For most appliances the per-hour cost does not change with the season — a microwave costs the same to run in January as in July. What changes is how much you use heating and cooling loads, and sometimes your electricity rate. In winter, electric space heaters and electric water heaters work harder and run more hours, so their annual cost climbs even though the wattage is unchanged. In summer, air conditioners and dehumidifiers dominate. Some utilities also charge higher rates during peak demand seasons or peak hours. To capture seasonal use, lower the days-per-year field for an appliance you only run part of the year — for example, set a window AC to around 120 days rather than 365 — and enter the rate you actually pay during that season.
Common mistakes with this calculator
These are the four input errors that produce the most inflated or misleading results.
Using the nameplate peak watts instead of the running draw
Appliance labels often show the maximum rated wattage — the worst-case draw at full load, not the steady running draw. A refrigerator compressor may surge briefly to 600 W but sustains roughly 150 W while cycling. Entering the peak figure inflates your annual cost estimate significantly. Use the running wattage, not the maximum.
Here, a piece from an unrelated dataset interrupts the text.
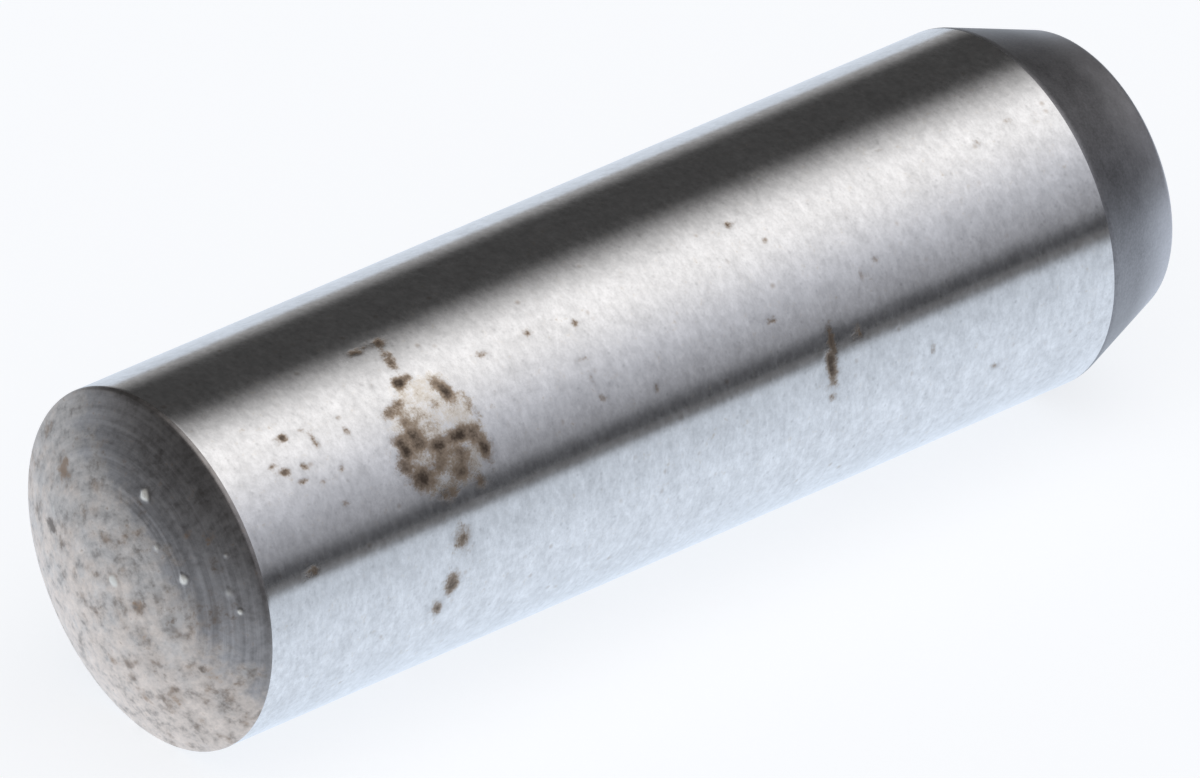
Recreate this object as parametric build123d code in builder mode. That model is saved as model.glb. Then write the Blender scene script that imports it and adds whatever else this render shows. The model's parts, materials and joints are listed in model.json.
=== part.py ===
from build123d import *
import math
import os

# A dowel pin, turned and ground from a single steel bar. Sizes are in millimetres.
# The pin lies along X with +Z up. Its origin is on its axis, halfway along the ground shank.
# The domed head is at the -X end, and the tapered lead that enters the hole first is at +X.

# Driving dimensions
pin_diameter = 6.0  # ground shank
overall_length = 20.0  # from the crown of the head to the crown of the tip
head_dome_radius = 6.4  # turned dome that meets the shank in a crisp edge
lead_length = 1.7  # taper, along the axis, up to the corner that it would make with the tip
lead_angle = 20.3  # between the taper's side and the axis, in degrees
tip_dome_radius = 6.0  # shallow dome on the end of the lead
tip_edge_radius = 0.2  # rounding between the taper and the tip's dome

# Radii and axial stations that follow from them
shank_radius = pin_diameter / 2
tip_radius = shank_radius - lead_length * math.tan(math.radians(lead_angle))
head_rise = head_dome_radius - math.sqrt(head_dome_radius**2 - shank_radius**2)
tip_rise = tip_dome_radius - math.sqrt(tip_dome_radius**2 - tip_radius**2)
shank_length = overall_length - head_rise - lead_length - tip_rise

shank_start_x = -shank_length / 2
shank_end_x = shank_length / 2
head_crown_x = shank_start_x - head_rise
taper_end_x = shank_end_x + lead_length
tip_crown_x = taper_end_x + tip_rise

# The upper half of the pin's lengthwise section, turned about the axis.
with BuildPart() as dowel_pin:
    with BuildSketch(Plane.XY) as half_section:
        with BuildLine():
            head_dome = RadiusArc((head_crown_x, 0), (shank_start_x, shank_radius), head_dome_radius)
            shank_side = Line(head_dome @ 1, (shank_end_x, shank_radius))
            lead_taper = Line(shank_side @ 1, (taper_end_x, tip_radius))
            tip_dome = RadiusArc(lead_taper @ 1, (tip_crown_x, 0), tip_dome_radius)
            Line(tip_dome @ 1, head_dome @ 0)
        make_face()
        tip_corner = half_section.vertices().sort_by_distance(lead_taper @ 1)[0]
        fillet(tip_corner, radius=tip_edge_radius)
    revolve(axis=Axis.X)

dowel_pin.part.label = "dowel_pin"

print(f"shank {shank_length:.4f} mm long, from x = {shank_start_x:.4f} to {shank_end_x:.4f}")

os.makedirs("parts", exist_ok=True)
export_step(dowel_pin.part, "parts/dowel_pin.step")
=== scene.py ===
import json
import math
from typing import NamedTuple

import bmesh
import bpy
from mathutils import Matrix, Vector, noise


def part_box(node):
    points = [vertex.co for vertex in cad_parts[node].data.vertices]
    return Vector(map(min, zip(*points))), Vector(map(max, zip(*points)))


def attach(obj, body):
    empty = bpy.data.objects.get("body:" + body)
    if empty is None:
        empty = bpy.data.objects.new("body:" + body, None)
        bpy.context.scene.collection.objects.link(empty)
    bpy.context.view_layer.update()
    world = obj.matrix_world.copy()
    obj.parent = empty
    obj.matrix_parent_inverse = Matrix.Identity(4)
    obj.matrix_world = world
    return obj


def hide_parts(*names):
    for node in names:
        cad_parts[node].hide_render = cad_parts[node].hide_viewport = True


bl_info = {
    "name": "Dowel pin",
    "version": (1, 0, 0),
    "blender": (4, 5, 0),
    "location": "3D View > Sidebar > Dowel Pin",
    "description": "A ground steel dowel pin with a turned head, corrosion marks and a small studio",
    "category": "Add Mesh",
}

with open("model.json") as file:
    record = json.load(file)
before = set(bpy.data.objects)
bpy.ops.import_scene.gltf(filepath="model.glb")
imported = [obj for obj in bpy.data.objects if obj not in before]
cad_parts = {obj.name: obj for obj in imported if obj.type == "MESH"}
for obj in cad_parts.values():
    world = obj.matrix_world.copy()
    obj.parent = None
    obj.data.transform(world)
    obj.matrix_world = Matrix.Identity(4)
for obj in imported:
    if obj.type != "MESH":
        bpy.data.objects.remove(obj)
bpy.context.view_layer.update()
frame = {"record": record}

MM = 0.001  # metres
NODE = "dowel_pin"
PIECE = "ground_dowel_pin"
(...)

Entering 24 hours per day for a refrigerator or freezer
Refrigerators cycle their compressors on and off — the fridge is plugged in 24 hours a day, but the compressor typically runs for only about 8 of those hours. Entering 24 hours overstates annual cost by roughly 3×. Use effective running hours (about 8/day for a typical fridge), or measure with a plug-in energy monitor over several days. Source: US DOE appliance test procedures use a 24-hr compressor-run-time figure, not 24 hrs at full wattage.
Using the national average rate instead of your real blended rate
U.S. electricity rates range from under 10¢/kWh in some states to over 30¢/kWh in others. Using a national average when your actual rate differs can change the result by 2× or more. Pull your real blended rate from your electric bill (total charges ÷ kWh used). If you're on a time-of-use plan, enter the rate that applies during the hours the appliance actually runs.
Leaving days-per-year at 365 for seasonal appliances
A window AC, space heater, or pool pump typically runs only part of the year. Leaving days at 365 for a unit you actually run for 120 summer days overstates annual cost by 3×. Set the days field to how many days per year the appliance actually operates.